DIRECTION:
Please give the data below again in full, exactly as it stands.
------ SOURCE MATERIAL
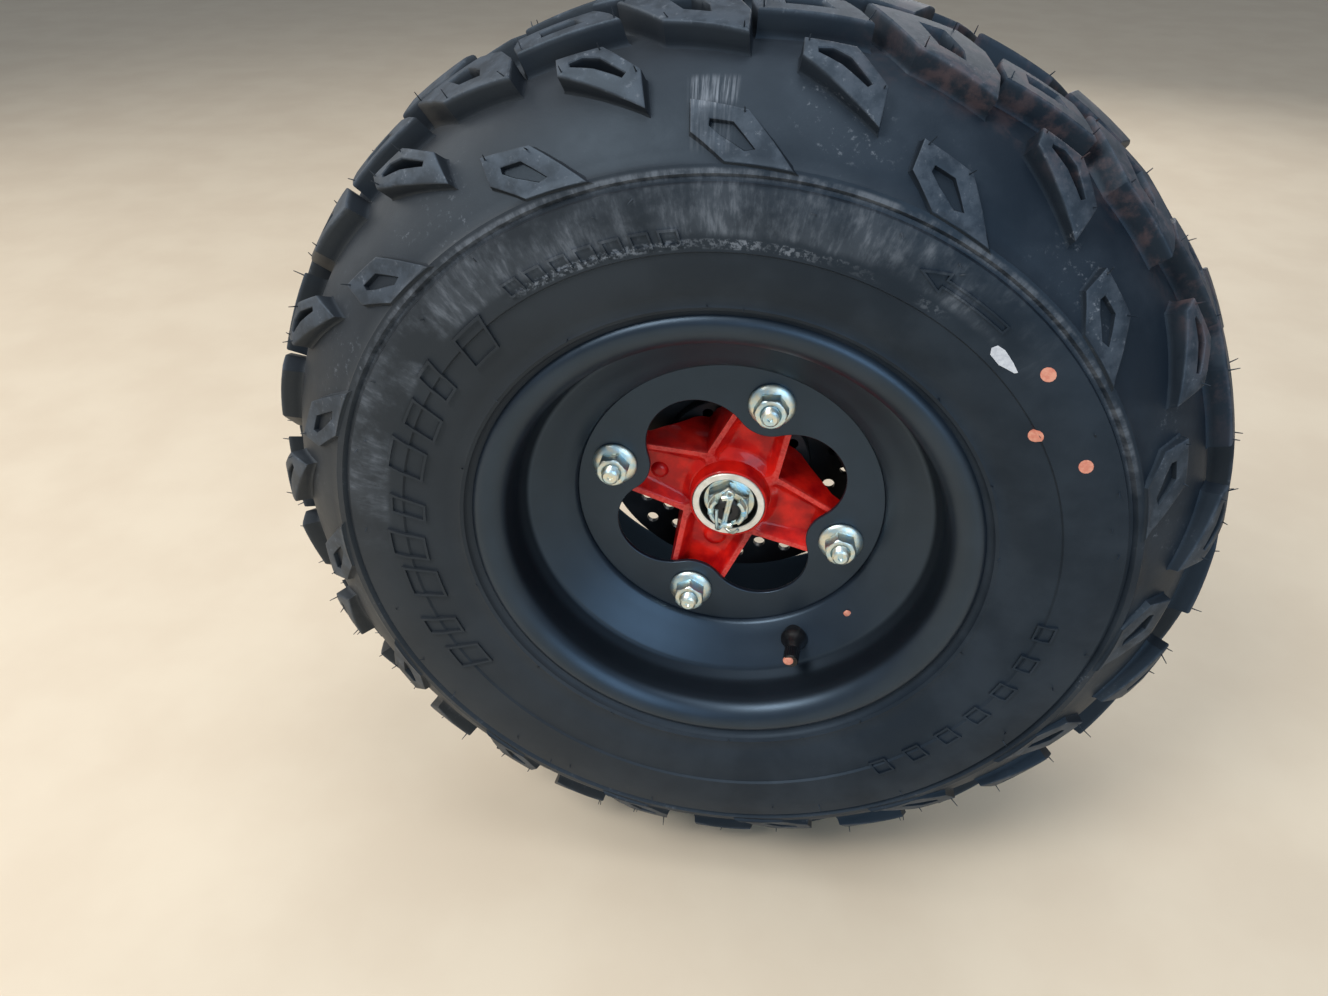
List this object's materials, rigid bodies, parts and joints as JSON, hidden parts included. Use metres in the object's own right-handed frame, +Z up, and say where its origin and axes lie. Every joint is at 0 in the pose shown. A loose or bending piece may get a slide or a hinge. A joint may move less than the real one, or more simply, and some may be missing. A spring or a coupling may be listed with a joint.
{
  "type": "quad bike front wheel with hub, disc brake and steering knuckle",
  "caption": "Left front wheel of a quad bike: knobbly tyre on a black steel rim, red cast hub, drilled disc brake and steering knuckle.",
  "frame": {"origin": "middle of the lower ball joint's bore in the knuckle", "axes": "+Z up along that bore, +X to the vehicle's rear, +Y inboard along the wheel's axle"},
  "size_m": [0.5588, 0.2045, 0.558],
  "materials": {
    "tyre_rubber": "matt, slightly bloomed",
    "rim_black": "satin powder coat",
    "hub_red": "gloss paint over a casting",
    "bare_steel": "turned",
    "zinc": "zinc plated",
    "disc_black": "coated, drilled",
    "knuckle_black": "gloss paint over a forging",
    "caliper_silver": "semi-gloss paint over a casting",
    "pad_lining": "backing plate and friction lining",
    "seal_rubber": "moulded",
    "cap_plastic": "moulded"
  },
  "bodies": {
    "root": {"knuckle": "knuckle_black", "spindle": "bare_steel", "axle_washer": "zinc", "castle_nut": "zinc", "cotter_pin": "zinc", "caliper_bracket": "knuckle_black", "caliper_body": "caliper_silver", "slide_pins": "zinc", "brake_pad_outboard": "pad_lining", "brake_pad_inboard": "pad_lining", "caliper_bolts": "zinc", "bleed_screw": "zinc"},
    "wheel": {"tyre": "tyre_rubber", "rim_barrel": "rim_black", "wheel_disc": "rim_black", "hub": "hub_red", "wheel_stud_1": "zinc", "wheel_stud_2": "zinc", "wheel_stud_3": "zinc", "wheel_stud_4": "zinc", "wheel_nut_1": "zinc", "wheel_nut_2": "zinc", "wheel_nut_3": "zinc", "wheel_nut_4": "zinc", "outer_bearing": "bare_steel", "inner_bearing": "bare_steel", "dust_ring": "bare_steel", "hub_seal": "seal_rubber", "brake_disc": "disc_black", "disc_bolts": "zinc", "valve_stem": "seal_rubber", "valve_cap": "cap_plastic"}
  },
  "joints": [
    {"name": "wheel_spin", "type": "hinge", "parent": "root", "child": "wheel", "pos_m": [0, -0.1, 0.075], "axis": [0, 1, 0], "continuous": true}
  ]
}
------------
FULL ANSWER:
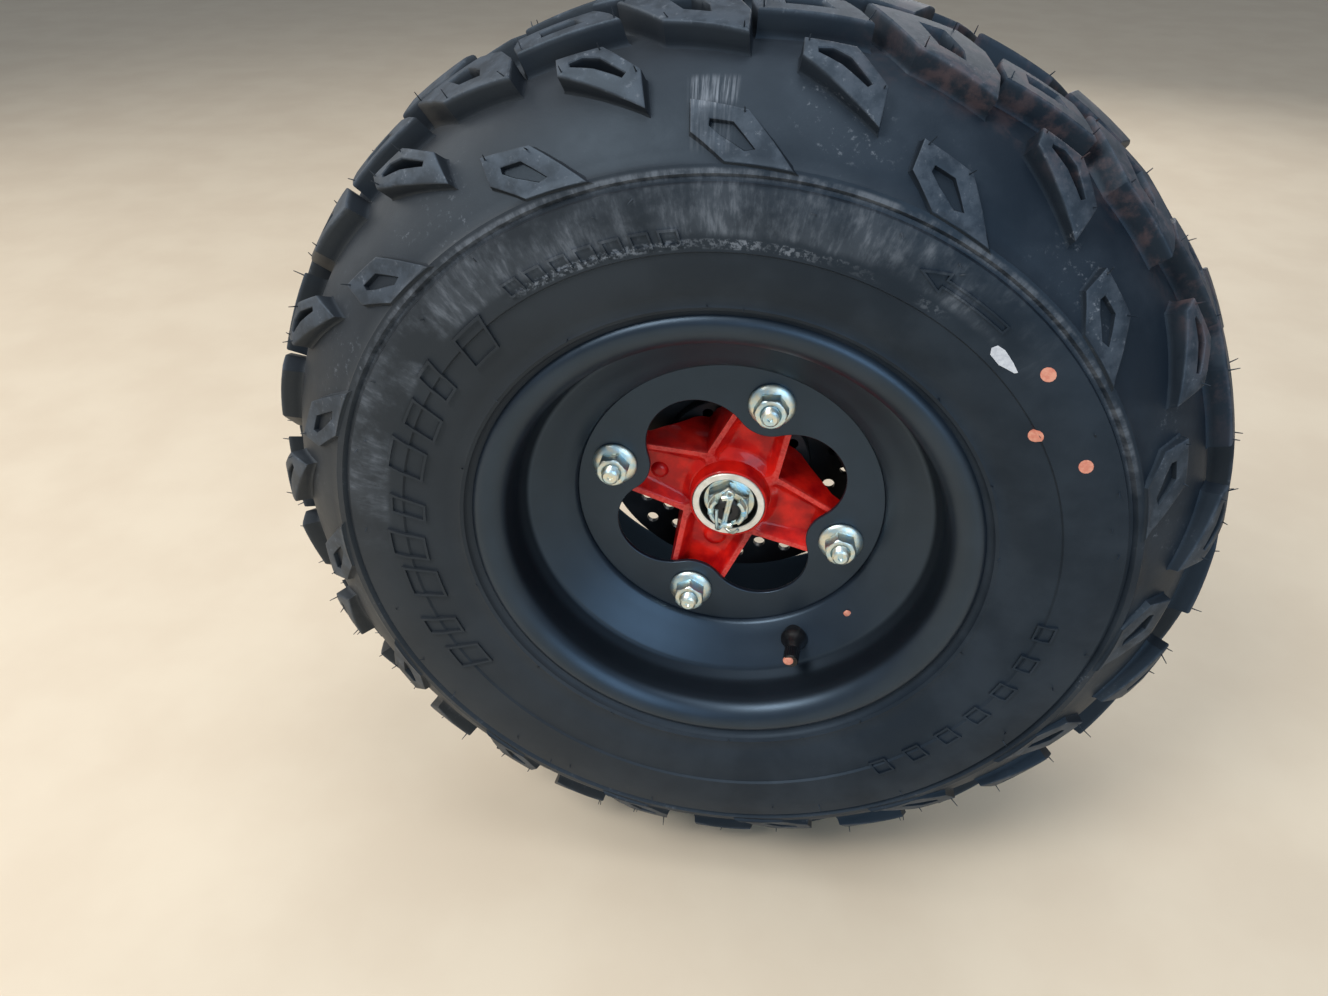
List this object's materials, rigid bodies, parts and joints as JSON, hidden parts included. Use metres in the object's own right-handed frame, +Z up, and say where its origin and axes lie. Every joint is at 0 in the pose shown. A loose or bending piece may get a slide or a hinge. A joint may move less than the real one, or more simply, and some may be missing. A spring or a coupling may be listed with a joint.
{
  "type": "quad bike front wheel with hub, disc brake and steering knuckle",
  "caption": "Left front wheel of a quad bike: knobbly tyre on a black steel rim, red cast hub, drilled disc brake and steering knuckle.",
  "frame": {"origin": "middle of the lower ball joint's bore in the knuckle", "axes": "+Z up along that bore, +X to the vehicle's rear, +Y inboard along the wheel's axle"},
  "size_m": [0.5588, 0.2045, 0.558],
  "materials": {
    "tyre_rubber": "matt, slightly bloomed",
    "rim_black": "satin powder coat",
    "hub_red": "gloss paint over a casting",
    "bare_steel": "turned",
    "zinc": "zinc plated",
    "disc_black": "coated, drilled",
    "knuckle_black": "gloss paint over a forging",
    "caliper_silver": "semi-gloss paint over a casting",
    "pad_lining": "backing plate and friction lining",
    "seal_rubber": "moulded",
    "cap_plastic": "moulded"
  },
  "bodies": {
    "root": {"knuckle": "knuckle_black", "spindle": "bare_steel", "axle_washer": "zinc", "castle_nut": "zinc", "cotter_pin": "zinc", "caliper_bracket": "knuckle_black", "caliper_body": "caliper_silver", "slide_pins": "zinc", "brake_pad_outboard": "pad_lining", "brake_pad_inboard": "pad_lining", "caliper_bolts": "zinc", "bleed_screw": "zinc"},
    "wheel": {"tyre": "tyre_rubber", "rim_barrel": "rim_black", "wheel_disc": "rim_black", "hub": "hub_red", "wheel_stud_1": "zinc", "wheel_stud_2": "zinc", "wheel_stud_3": "zinc", "wheel_stud_4": "zinc", "wheel_nut_1": "zinc", "wheel_nut_2": "zinc", "wheel_nut_3": "zinc", "wheel_nut_4": "zinc", "outer_bearing": "bare_steel", "inner_bearing": "bare_steel", "dust_ring": "bare_steel", "hub_seal": "seal_rubber", "brake_disc": "disc_black", "disc_bolts": "zinc", "valve_stem": "seal_rubber", "valve_cap": "cap_plastic"}
  },
  "joints": [
    {"name": "wheel_spin", "type": "hinge", "parent": "root", "child": "wheel", "pos_m": [0, -0.1, 0.075], "axis": [0, 1, 0], "continuous": true}
  ]
}